È già ovvia di per sé e non necessita di chiarimento l’enunciazione del principio che l'efficacia di una donazione fatta in riguardo di un determinato futuro matrimonio, sia dagli sposi tra di loro, sia da altri a favore di uno o di entrambi gli sposi o della prole nascitura dai medesimi, debba intendersi subordinata alla celebrazione ed all’esistenza del matrimonio.
Un chiarimento, però, può apparire necessario per quel che riflette la forma con cui tale donazione si perfeziona, e ciò per non incorrere nell’erronea opinione di ritenere che qui la legge abbia derogato alla necessità dell’accettazione e si abbia, quindi, un caso in cui la donazione cessa di essere contratto. In effetti un’eccezione esiste, ma non a tale principio, piuttosto a quello dell’accettazione espressa. Per l’ipotesi dell’articolo in commento, non è necessario che l’accettazione sia fatta in modo solenne, per atto pubblico o nell’atto stesso del matrimonio o anche prima, ma in contemplazione del matrimonio; è sufficiente solo che il matrimonio si compia: si ha, così, un’accettazione tacita, implicita, invece di un’accettazione formale, espressa, solenne nelle forme volute dalla legge.
Condizionata la validità della donazione alla celebrazione ed all'esistenza del matrimonio, ne consegue la nullità della donazione quando il matrimonio è annullato o, sebbene la legge non lo precisi, anche se è certo che non potrà più essere celebrato.
È questione, invece, controversa lo stabilire quale sia la sorte della donazione contemplations matrimonii di cui sia stata poi pronunciata la dispensa super rato et non consummate. Dato che la dispensa produce l’annullamento del vincolo, deve ritenersi nulla la donazione; non si può porre in dubbio che il donante si sia determinato alla donazione in vista del matrimonio futuro; se questo, pur celebrato, viene poi meno a causa della dispensa, la donazione non può dirsi efficace.
L’annullamento del vincolo, operando con effetto retroattivo, dovrebbe distruggere anche i diritti che i terzi avessero eventualmente acquistato tra il giorno del matrimonio ed il passaggio in giudicato della sentenza di nullità. Ma, al rigore di siffatta conseguenza, l’art. 785 ha derogato per la tutela dei terzi di buona fede che, perciò, solo se tali (è irrilevante, quindi, la buona o la mala fede dei coniugi) possono veder salvi i loro diritti.

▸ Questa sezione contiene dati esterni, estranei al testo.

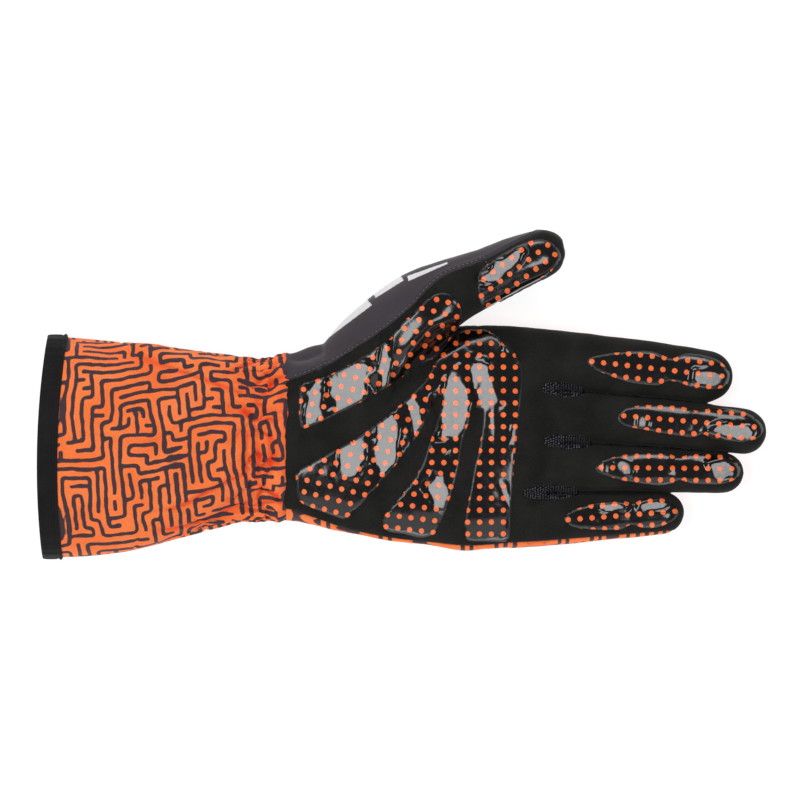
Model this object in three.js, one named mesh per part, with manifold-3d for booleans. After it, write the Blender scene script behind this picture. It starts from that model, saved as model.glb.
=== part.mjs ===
// Left-hand karting glove lying on its back with the palm up. Lengths are in millimetres.
// Hand frame: X runs from the wrist seam to the fingertips, Y to the thumb side, Z up from the surface.
// The glove is a hollow cloth shell, cut along its seams into panels, with grips laid on the palm side.
import * as THREE from "three";
import { mergeVertices } from "three/addons/utils/BufferGeometryUtils.js";
import Module from "manifold-3d";

const wasm = await Module();
wasm.setup();

// Cloth walls, seams and clearances
const HAND_WALL = 1.3;
const GAUNTLET_WALL = 1.1;
const HEM_WALL = 2.4;
const HEM_PROUD = 0.6;
const SEAM_GAP = 0.3;
const GRIP_GAP = 0.3;
const GRIP_THICKNESS = 0.7;
const SETTLE = 0.8;

// Gauntlet, from the wrist seam back to the hem band
const GAUNTLET_LENGTH = 98.6;
const MOUTH_WIDTH = 93.4;
const MOUTH_HEIGHT = 34;
const WAIST_WIDTH = 68;
const WAIST_HEIGHT = 24;
const GATHER_COUNT = 9;
const GATHER_DEPTH = 1.3;
const HEM_WIDTH = 8.8;
const HEM_BOW = 4.4;
const HEM_SKEW = 1.6;

// Palm, from the wrist seam to the finger crotches
const PALM_LENGTH = 119.5;
const PALM_HEIGHT = 27;
const HEEL_WIDTH = 70.8;
const HEEL_HEIGHT = 25;
const LITTLE_DROP = 16.5;
const INDEX_DROP = 5.5;

// Fingers and thumb
const INDEX_LENGTH = 72.8;
const INDEX_WIDTH = 24.7;
const MIDDLE_LENGTH = 84.4;
const MIDDLE_WIDTH = 21.4;
const RING_LENGTH = 77.1;
const RING_WIDTH = 20.6;
const LITTLE_LENGTH = 60.4;
const LITTLE_WIDTH = 21.3;
const FINGER_HEIGHT = 19;
const FINGER_GAP = 0.8;
const THUMB_LENGTH = 118;
const THUMB_WIDTH = 44;
const THUMB_HEIGHT = 30;
const THUMB_RISE = 22;

// Mesh gussets between the fingers
const GUSSET_LENGTH = 20;
const GUSSET_WIDTH = 5.6;
const FOURCHETTE_FOOT = 3.6;

// Each section's top and base follow a rounded box curve, and the base is the squarer of the two.
const TOP_ROUNDNESS = 2.2;
const BASE_ROUNDNESS = 3;
const SEAM_SHARE = 0.46;
const GAUNTLET_SIDES = 36;
const PALM_SIDES = 20;
const FINGER_SIDES = 12;
const THUMB_SIDES = 14;
const REACH = 400;

// along: share of the gauntlet from the wrist seam; flare: 0 at the waist, 1 at the mouth
// drift: sideways shift as a share of the mouth's width; gather: share of the gather depth
const GAUNTLET_SECTIONS = [
  { along: 0.0, flare: 0.1, drift: 0, gather: 0.25 },
  { along: 0.06, flare: 0, drift: -0.016, gather: 0.8 },
  { along: 0.11, flare: 0, drift: -0.028, gather: 1 },
  { along: 0.18, flare: 0.05, drift: -0.025, gather: 0.9 },
  { along: 0.27, flare: 0.17, drift: -0.021, gather: 0.55 },
  { along: 0.38, flare: 0.34, drift: -0.027, gather: 0.3 },
  { along: 0.53, flare: 0.55, drift: -0.04, gather: 0.15 },
  { along: 0.66, flare: 0.74, drift: -0.044, gather: 0.08 },
  { along: 0.82, flare: 0.9, drift: -0.046, gather: 0.04 },
  { along: 1.0, flare: 1.0, drift: -0.045, gather: 0 },
];

// Folds and hollows pressed into the upper cloth. Places are shares: along the gauntlet or palm from
// the wrist seam, and across half the mouth or knuckle row; depth and width are in millimetres.
const GAUNTLET_FOLDS = [
  { from: [1.25, 0.95], to: [0.42, 0.42], depth: 2.2, width: 5 },
  { from: [0.52, -1.05], to: [0.14, -0.3], depth: 2.4, width: 4.5 },
  { from: [0.13, 0.35], to: [0.11, -0.35], depth: 1.8, width: 4 },
  { from: [0.7, 0.1], to: [0.5, -0.15], depth: -1.2, width: 14 },
];
const PALM_FOLDS = [
  { from: [0.441, -0.072], to: [0.734, 0.078], depth: 2.6, width: 16 },
  { from: [0.323, 0.148], to: [0.509, 0.747], depth: 1.4, width: 5 },
  { from: [0.881, 0.627], to: [0.862, -0.671], depth: 0.8, width: 6 },
];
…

Nel caso di matrimonio putativo, il codice ha ritenuto di dover derogare al principio che per esso sono salvi gli effetti civili, statuendo la nullità della donazione; ciò si giustifica con il duplice rilievo: che questa, fatta con riguardo di un matrimonio, venendo il medesimo a mancare, vien meno anch’essa, e che i beni non devono essere distolti dalla loro destinazione, ossia la costituzione di un eventuale nuovo matrimonio valido. Tuttavia, pur affermato ciò, in conformità all’insegnamento della dottrina e della giurisprudenza, è riconosciuto al coniuge di buona fede il diritto ai frutti maturati sino alla domanda di annullamento del matrimonio.
Resta, invece, efficace la donazione fatta a favore dei figli nascituri e nati dal matrimonio poi annullato, ma sempre quando nei loro confronti si verifichino gli effetti del matrimonio putativo.